(begin)

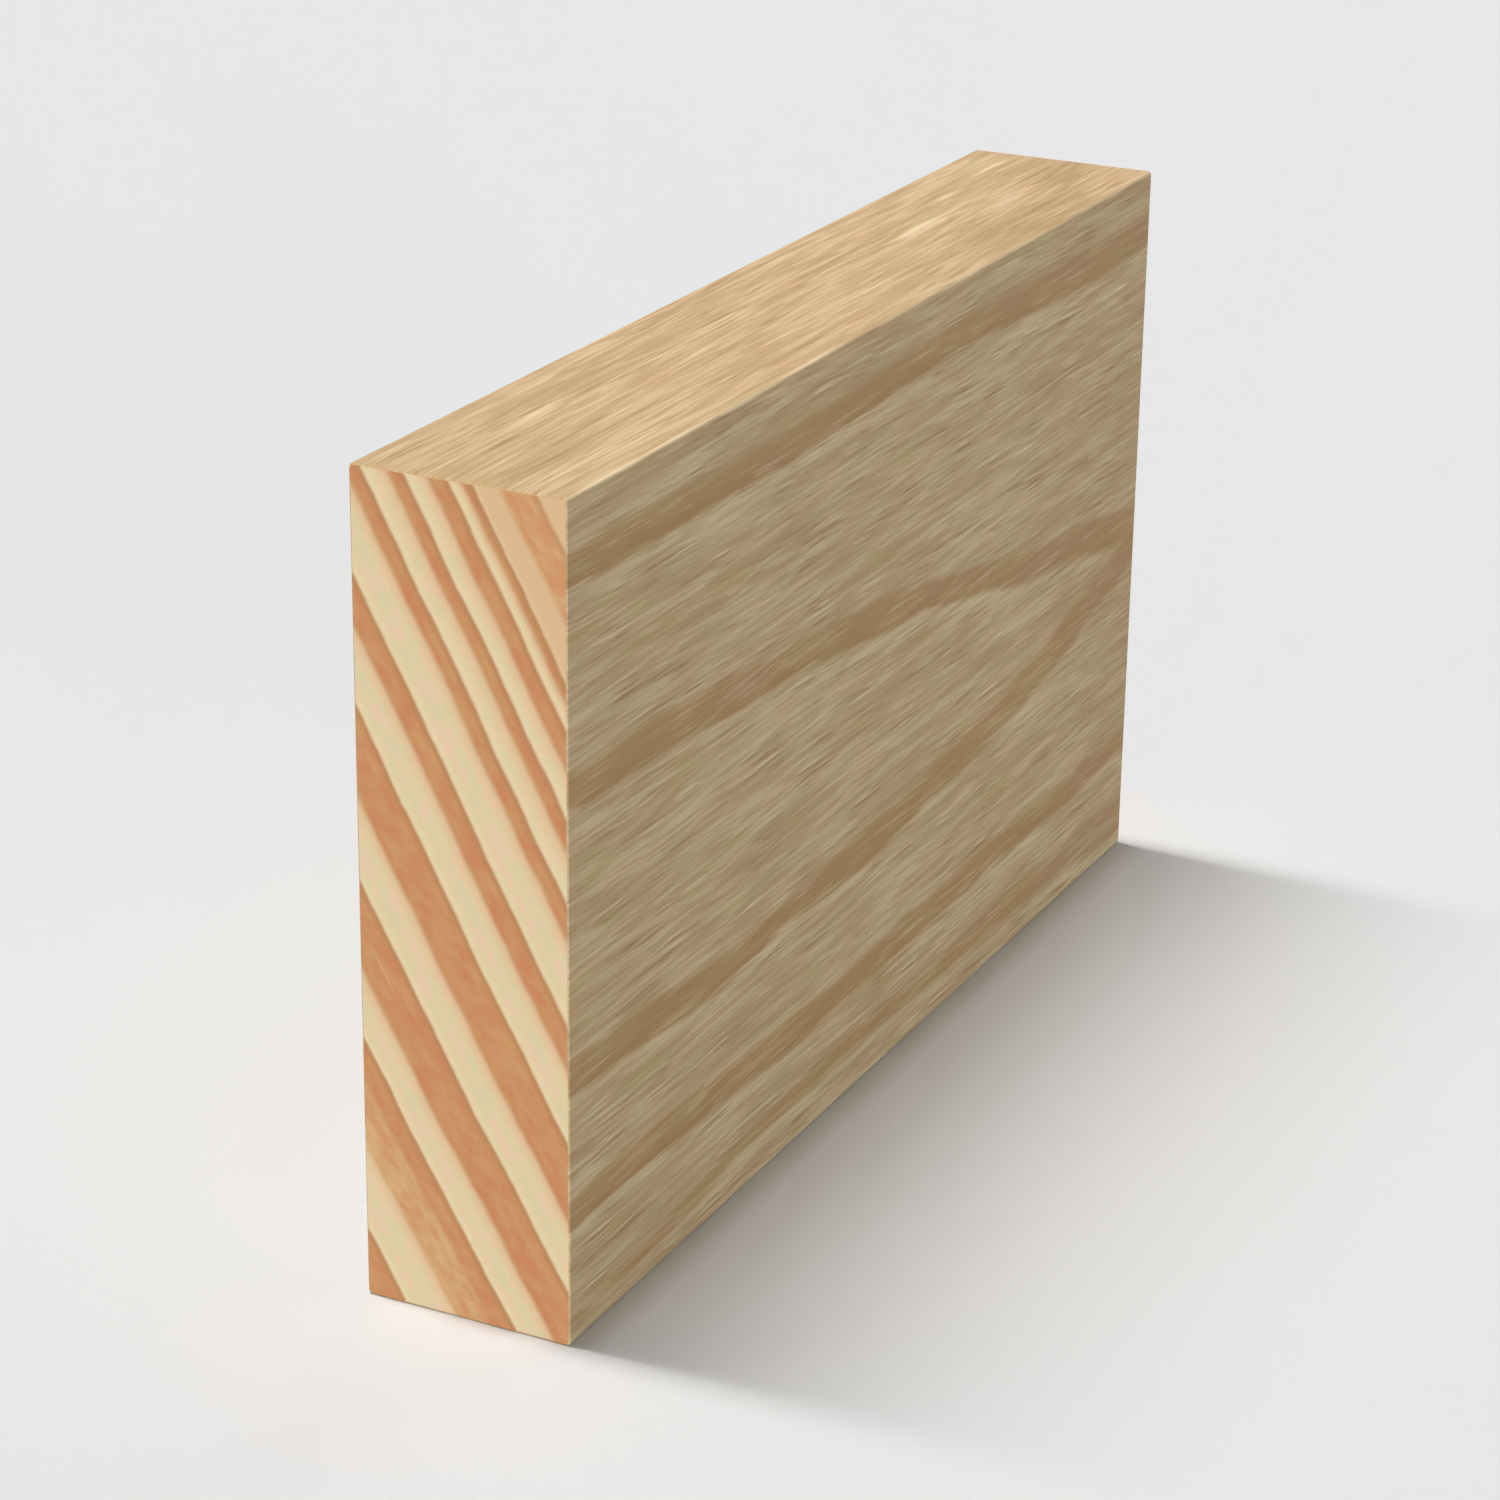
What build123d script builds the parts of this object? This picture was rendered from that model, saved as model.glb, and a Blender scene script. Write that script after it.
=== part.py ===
# Rectangular moulding strip: a short length of planed softwood, sawn square at both ends.
# It stands on its narrow lower edge, as it does in the photograph.
# X runs along the grain, Y through the thickness and Z up. The origin is at the bottom centre.
# The near sawn end is at -X and the face side is at -Y.

from build123d import *
import os

# Driving dimensions, in millimetres
STRIP_LENGTH = 113.0  # from sawn end to sawn end, along the grain
STRIP_THICKNESS = 18.0  # from the face side to the back
FACE_WIDTH = 68.0  # width of the planed wide faces, upright here
ARRIS_RADIUS = 0.35  # the planer leaves the four long arrises just rounded
SAWN_END_EASE = 0.12  # flat bevel where the sawn ends are rubbed down with paper

NEAR_END_X = -STRIP_LENGTH / 2


# The strip is one planed section, carried along the grain from the near end to the far end.
with BuildPart() as moulding_strip:
    with BuildSketch(Plane.YZ.offset(NEAR_END_X)):
        with Locations((0, FACE_WIDTH / 2)):
            planed_section = Rectangle(STRIP_THICKNESS, FACE_WIDTH)
        fillet(planed_section.vertices(), radius=ARRIS_RADIUS)
    extrude(amount=STRIP_LENGTH)

    # The rim of each sawn end is eased all the way round.
    sawn_ends = moulding_strip.faces().filter_by(Axis.X)
    chamfer(sawn_ends.edges(), length=SAWN_END_EASE)

moulding_strip.part.label = "moulding_strip"


# One file for the one piece
os.makedirs("parts", exist_ok=True)
export_step(moulding_strip.part, "parts/moulding_strip.step")

strip_box = moulding_strip.part.bounding_box().size
print(f"moulding_strip: {strip_box.X:.2f} x {strip_box.Y:.2f} x {strip_box.Z:.2f} mm")
print(f"volume: {moulding_strip.part.volume / 1000:.2f} cm3")
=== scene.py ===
"""Dresses the planed softwood strip: its sawn ends, its wide faces, its narrow edges, and the light on it.

Sizes of the wood and places on it are in millimetres here, and MM turns them into metres.
On every surface "along" runs from the near sawn end to the far one, "down" runs from the top edge
to the bottom one, and "across" runs from the back to the face side. A noise goes from about -0.5
to 0.5. A seed is any number, and another one gives another pattern.
"""

import logging
import math
from dataclasses import dataclass
from enum import Enum

import bpy
from mathutils import Matrix, Vector


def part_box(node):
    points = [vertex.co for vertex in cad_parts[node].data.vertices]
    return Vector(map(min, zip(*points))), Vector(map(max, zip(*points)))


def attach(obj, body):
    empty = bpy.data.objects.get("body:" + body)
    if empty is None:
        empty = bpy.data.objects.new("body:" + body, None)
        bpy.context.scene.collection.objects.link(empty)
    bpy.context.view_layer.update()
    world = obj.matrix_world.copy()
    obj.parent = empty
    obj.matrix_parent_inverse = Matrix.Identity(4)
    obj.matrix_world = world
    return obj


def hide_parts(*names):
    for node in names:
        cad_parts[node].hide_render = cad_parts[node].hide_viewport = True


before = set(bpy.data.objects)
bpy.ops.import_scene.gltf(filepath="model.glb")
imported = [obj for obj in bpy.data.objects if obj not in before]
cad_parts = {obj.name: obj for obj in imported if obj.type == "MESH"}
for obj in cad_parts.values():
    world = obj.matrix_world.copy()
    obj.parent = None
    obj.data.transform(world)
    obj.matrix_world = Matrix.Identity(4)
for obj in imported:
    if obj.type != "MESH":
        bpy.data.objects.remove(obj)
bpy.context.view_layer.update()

MM = 0.001
STRIP_NODE = "moulding_strip"
BODY = "root"
PIECE = "planed_strip"

log = logging.getLogger("moulding_strip")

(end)

■ AIM OF THE EXERCISE:
Please repeat word for word the lines above that run from the beginning through the line containing "extrude(amount=STRIP_LENGTH)", keeping both the first and that last line.

■ CORRECT RESULT:
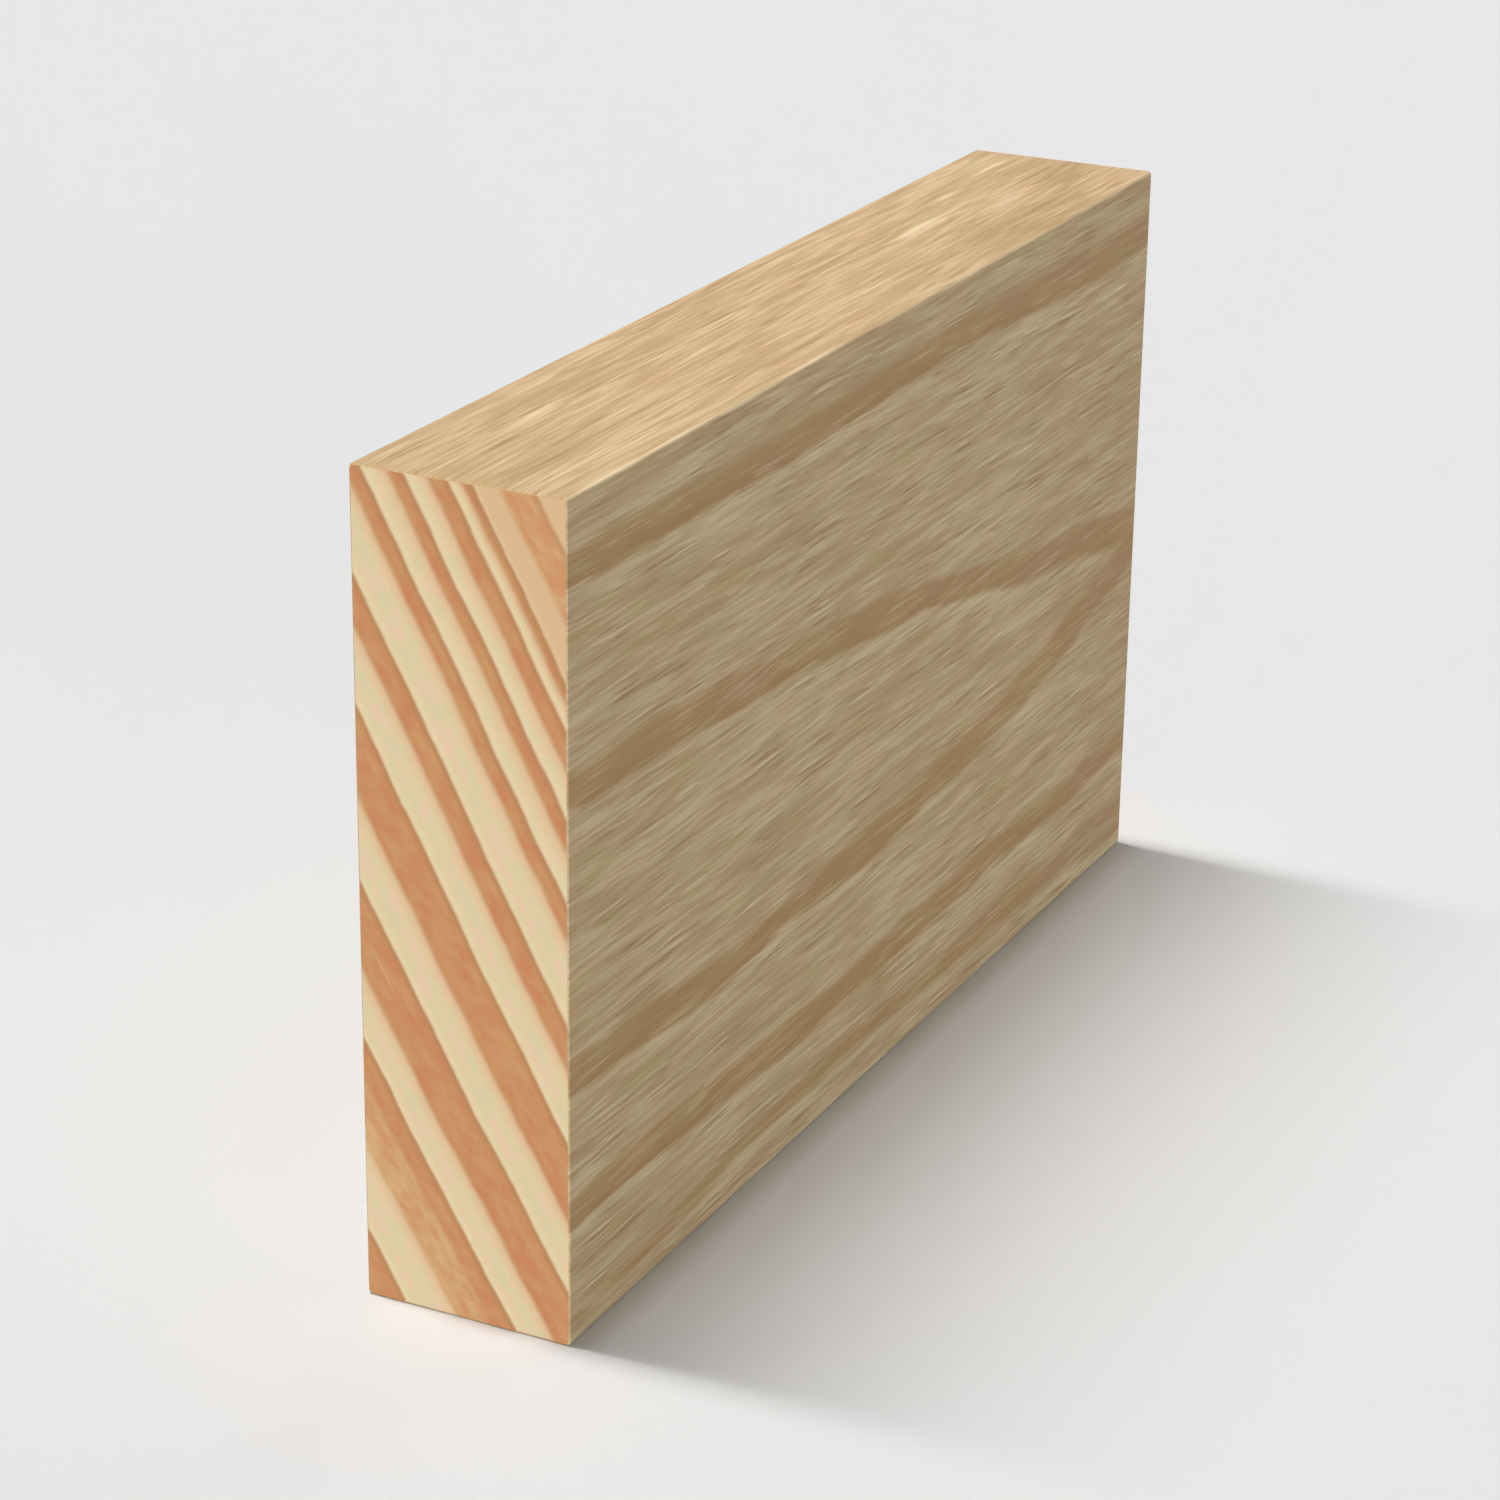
What build123d script builds the parts of this object? This picture was rendered from that model, saved as model.glb, and a Blender scene script. Write that script after it.
=== part.py ===
# Rectangular moulding strip: a short length of planed softwood, sawn square at both ends.
# It stands on its narrow lower edge, as it does in the photograph.
# X runs along the grain, Y through the thickness and Z up. The origin is at the bottom centre.
# The near sawn end is at -X and the face side is at -Y.

from build123d import *
import os

# Driving dimensions, in millimetres
STRIP_LENGTH = 113.0  # from sawn end to sawn end, along the grain
STRIP_THICKNESS = 18.0  # from the face side to the back
FACE_WIDTH = 68.0  # width of the planed wide faces, upright here
ARRIS_RADIUS = 0.35  # the planer leaves the four long arrises just rounded
SAWN_END_EASE = 0.12  # flat bevel where the sawn ends are rubbed down with paper

NEAR_END_X = -STRIP_LENGTH / 2


# The strip is one planed section, carried along the grain from the near end to the far end.
with BuildPart() as moulding_strip:
    with BuildSketch(Plane.YZ.offset(NEAR_END_X)):
        with Locations((0, FACE_WIDTH / 2)):
            planed_section = Rectangle(STRIP_THICKNESS, FACE_WIDTH)
        fillet(planed_section.vertices(), radius=ARRIS_RADIUS)
    extrude(amount=STRIP_LENGTH)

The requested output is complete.